## Work to do
Your task is to print all of the material verbatim.

## Dataset content
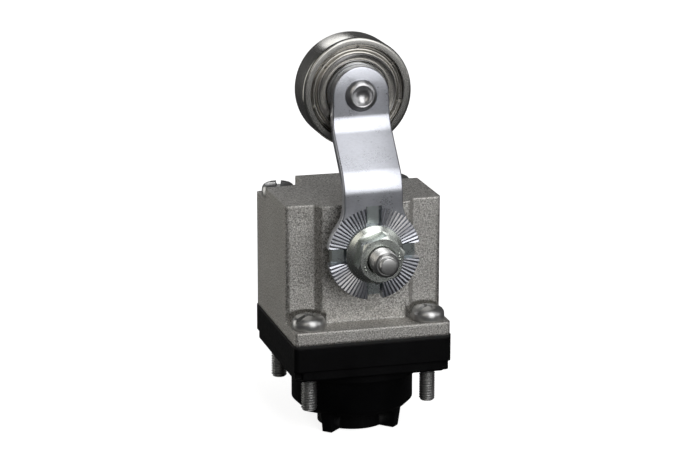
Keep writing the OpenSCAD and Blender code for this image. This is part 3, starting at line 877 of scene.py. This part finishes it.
def softbox(name, heading, elev, dist, w, h, level, color=(1, 1, 1)):
    """Soft rectangular light that faces the part; heading is degrees from -Y towards +X."""
    d = bpy.data.lights.new(name, "AREA")
    d.shape = "RECTANGLE"
    d.size = w
    d.size_y = h
    d.energy = level * math.pi * w * h
    d.color = color
    o = bpy.data.objects.new(name, d)
    bpy.context.scene.collection.objects.link(o)
    he, el = RAD(heading), RAD(elev)
    v = Vector((math.sin(he) * math.cos(el), -math.cos(he) * math.cos(el), math.sin(el)))
    o.location = Vector((0, 0, 0.025)) + v * dist
    o.rotation_euler = (-v).to_track_quat("-Z", "Y").to_euler()
    return o


softbox("front", 14, 29, 1.25, 0.85, 1.56, 2.05)
softbox("top", 22, 74, 1.25, 0.8, 0.5, 0.72)
softbox("front_left", -36, 28, 1.25, 0.36, 0.7, 1.15, (1.0, 0.95, 0.86))
softbox("right", 60, 16, 1.25, 0.4, 0.9, 0.9)
softbox("left", -128, 6, 1.25, 0.6, 1.0, 1.3, (1.0, 0.985, 0.93))
softbox("back", 178, 25, 1.25, 0.4, 0.25, 2.2)

w = bpy.data.worlds.new("world")
bpy.context.scene.world = w
w.use_nodes = True
wt = w.node_tree
bg = wt.nodes["Background"]
tc = wt.nodes.new("ShaderNodeTexCoord")
sx = wt.nodes.new("ShaderNodeSeparateXYZ")
wt.links.new(tc.outputs["Generated"], sx.inputs[0])
mr = wt.nodes.new("ShaderNodeMapRange")
for i, v in zip((1, 2, 3, 4), (-1.0, 1.0, 0.0, 1.0)):
    mr.inputs[i].default_value = v
wt.links.new(sx.outputs[2], mr.inputs[0])
cr = wt.nodes.new("ShaderNodeValToRGB")
els = cr.color_ramp.elements
while len(els) < 5:
    els.new(0.5)
for e, (pos, c) in zip(els, [(0.0, 0.02), (0.36, 0.04), (0.52, 0.085), (0.75, 0.06), (1.0, 0.06)]):
    e.position = pos
    e.color = (c, c, c * 1.02, 1)
wt.links.new(mr.outputs[0], cr.inputs[0])
wt.links.new(cr.outputs[0], bg.inputs[0])
bg.inputs[1].default_value = 1.0

vs = bpy.context.scene.view_settings
vs.view_transform = "Standard"
vs.look = "None"
vs.exposure = 0.0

## In response
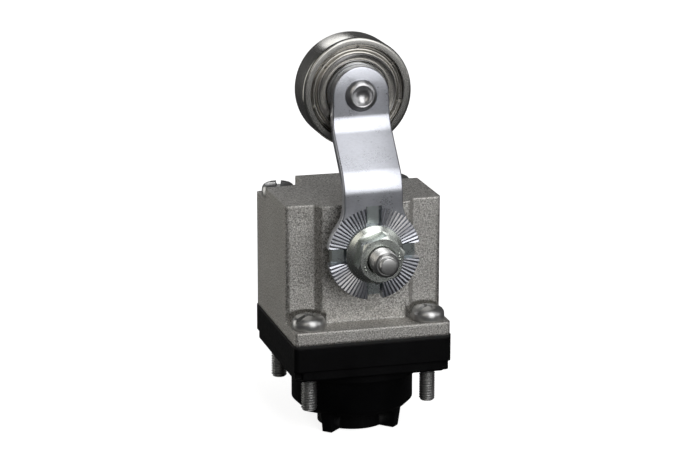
Keep writing the OpenSCAD and Blender code for this image. This is part 3, starting at line 877 of scene.py. This part finishes it.
def softbox(name, heading, elev, dist, w, h, level, color=(1, 1, 1)):
    """Soft rectangular light that faces the part; heading is degrees from -Y towards +X."""
    d = bpy.data.lights.new(name, "AREA")
    d.shape = "RECTANGLE"
    d.size = w
    d.size_y = h
    d.energy = level * math.pi * w * h
    d.color = color
    o = bpy.data.objects.new(name, d)
    bpy.context.scene.collection.objects.link(o)
    he, el = RAD(heading), RAD(elev)
    v = Vector((math.sin(he) * math.cos(el), -math.cos(he) * math.cos(el), math.sin(el)))
    o.location = Vector((0, 0, 0.025)) + v * dist
    o.rotation_euler = (-v).to_track_quat("-Z", "Y").to_euler()
    return o


softbox("front", 14, 29, 1.25, 0.85, 1.56, 2.05)
softbox("top", 22, 74, 1.25, 0.8, 0.5, 0.72)
softbox("front_left", -36, 28, 1.25, 0.36, 0.7, 1.15, (1.0, 0.95, 0.86))
softbox("right", 60, 16, 1.25, 0.4, 0.9, 0.9)
softbox("left", -128, 6, 1.25, 0.6, 1.0, 1.3, (1.0, 0.985, 0.93))
softbox("back", 178, 25, 1.25, 0.4, 0.25, 2.2)

w = bpy.data.worlds.new("world")
bpy.context.scene.world = w
w.use_nodes = True
wt = w.node_tree
bg = wt.nodes["Background"]
tc = wt.nodes.new("ShaderNodeTexCoord")
sx = wt.nodes.new("ShaderNodeSeparateXYZ")
wt.links.new(tc.outputs["Generated"], sx.inputs[0])
mr = wt.nodes.new("ShaderNodeMapRange")
for i, v in zip((1, 2, 3, 4), (-1.0, 1.0, 0.0, 1.0)):
    mr.inputs[i].default_value = v
wt.links.new(sx.outputs[2], mr.inputs[0])
cr = wt.nodes.new("ShaderNodeValToRGB")
els = cr.color_ramp.elements
while len(els) < 5:
    els.new(0.5)
for e, (pos, c) in zip(els, [(0.0, 0.02), (0.36, 0.04), (0.52, 0.085), (0.75, 0.06), (1.0, 0.06)]):
    e.position = pos
    e.color = (c, c, c * 1.02, 1)
wt.links.new(mr.outputs[0], cr.inputs[0])
wt.links.new(cr.outputs[0], bg.inputs[0])
bg.inputs[1].default_value = 1.0

vs = bpy.context.scene.view_settings
vs.view_transform = "Standard"
vs.look = "None"
vs.exposure = 0.0